The plot gaps can always be compensated for with a display of scenic ingenuity, with up to 14 dancers (pay attention to those giant petals that unfold at the beginning of the show) and a dozen musicians arranged in the corners of the stage but who are given several well-deserved moments of glory. Everything improves substantially in the section devoted to Folklore and Evermore, two sister albums that are, by far, the most inspired and adult work by Swift; this part of the show also incorporates wonderfully telluric choreography for Willow. But The Tortured Poets Department, her highly publicized new album, leaves the door of doubt wide open.
The magic of the live performance cushions the narcotic effects of the original phonographic record, two hours that seem designed to obtain the blessings of the College of Dentists. Swift relegates this segment to the last part of the evening and spices it up with an exquisite nuclear white staging in which nothing is missing, not even a rotating platform (Who’s Afraid Of Little Old Me) with which, in case something was missing from her resume, she could have also won the Eurovision song contest.
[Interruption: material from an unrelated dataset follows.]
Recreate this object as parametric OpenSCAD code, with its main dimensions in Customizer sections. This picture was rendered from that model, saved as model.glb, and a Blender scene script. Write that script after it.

Taylor herself might not be such a big deal, but “Taylor’s thing,” her power, her sorority, her empathy and her brutal commitment to the show (even to cabaret, with I Can Do It With A Broken Heart), is. And in the middle of a montage of cyclopean dimensions, she has the great pleasure of reserving a couple of surprise songs every night, singing by herself and playing the guitar or the piano. On Wednesday it was Sparks Fly and an intersection between I Look In People’s Windows and Snow On The Beach.
There are magnificent electropop ingredients in Midnights, the era that serves to close the show. And amid all the dancing, the confetti and the fireworks, it was touching to think of all the kids who must have had to raise funds among their grandparents in order to buy their concert ticket and who will wake up on Thursday still wrapped in a nebula, because it is not every day that a deity comes down to Earth to tell you: “Nice to meet you. Excellent, Madrid.” But, if we want to persevere as the Greatest Muse of Our Days, we should also raise the bar of songwriting to the levels of its staging. And note that, in these times of supposed diversity and 90,000 new songs every Friday on Spotify, seamless unanimity represents a beautiful paradox.